In 2025 the provincial Liberals elected a new leader, Pablo Rodriguez, whose appeal was soon questioned. He led a party with little francophone support. Rodriguez was ousted (after charges of corruption), and the Liberals were still widely considered too weak to really matter.
It is worth recalling the Quebec Liberals’ upset win back in 2014, another occasion when the Montreal media was certain of a PQ victory. Sure enough, the Liberals have recently shown momentum under an attractive new leader, Charles Milliard of North Hatley (who will run in Orford riding).
Meanwhile, Parti Québécois leader Paul St-Pierre Plamondon, known by initials PSPP, has not managed to stop his party’s recent slide. PQ support has dipped visibly under the weight of its leader’s sovereignty obsession. As the Montreal Gazette reported on May 13:

Surprisingly, there has also been an ideological shift among Quebec artists, students and academics: the PQ has become a “bogeyman” of the woke Left.
Acerbic commentator Richard Martineau, writing in the Journal de Montréal, commented wryly that PSPP is being painted as the Trump of Quebec: backing anti-immigrant measures, decrying DEI-like policies, and pushing for a pro-natalist policy that might edge women back into the home.
No, it’s not the PQ of René Lévesque anymore.
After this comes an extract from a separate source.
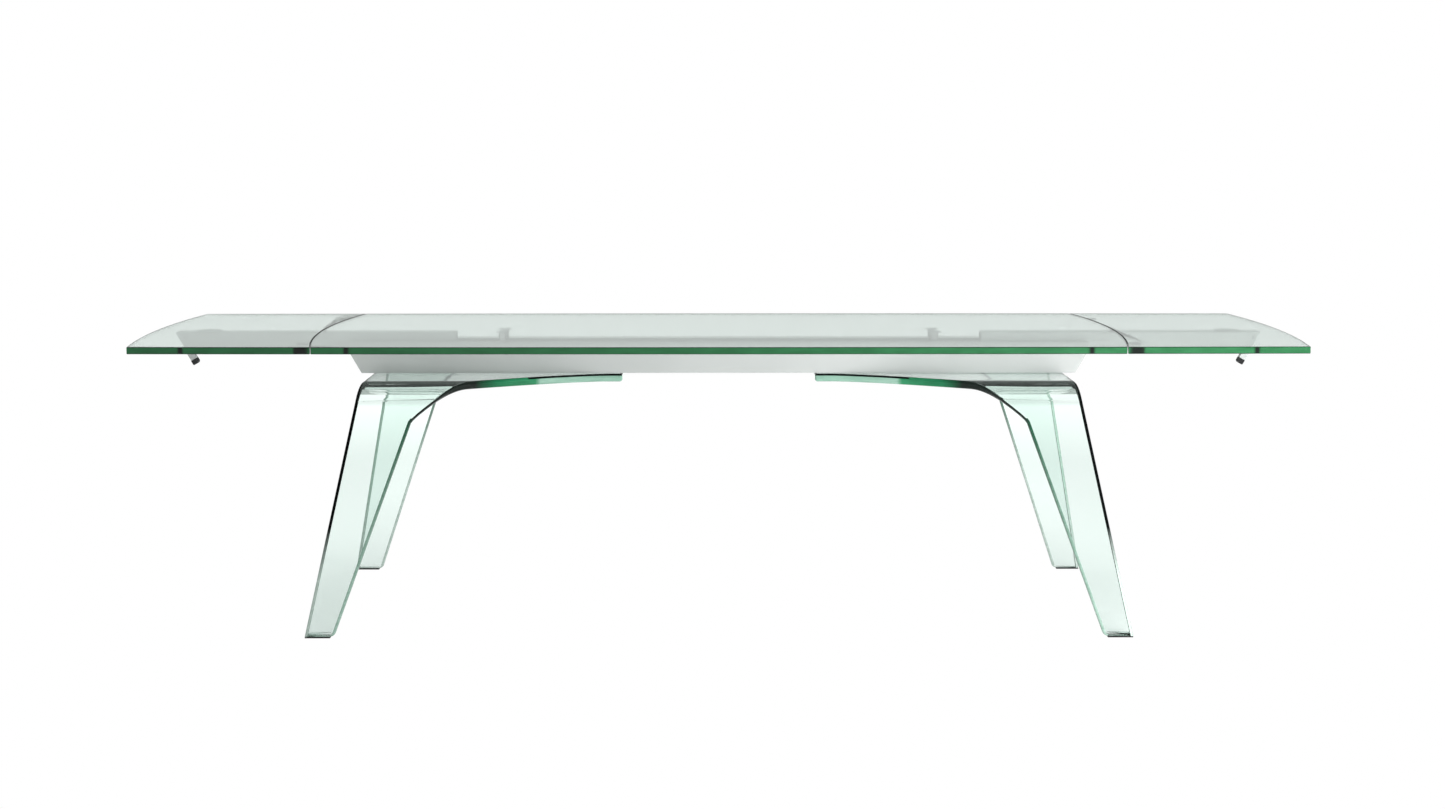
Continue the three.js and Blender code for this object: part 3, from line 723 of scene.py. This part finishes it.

As for the Coalition avenir Québec of François Legault, it looked frazzled in early 2026, with polls suggesting it might elect zero MNAs. But even the CAQ has seen its perspectives change abruptly, with the election of a refreshing new leader, Christine Fréchette. She is an experienced minister without many of the hard edges of old-school paternalist Legault.
Fasten your seatbelts. The wild ride in Quebec and Canadian politics is just beginning.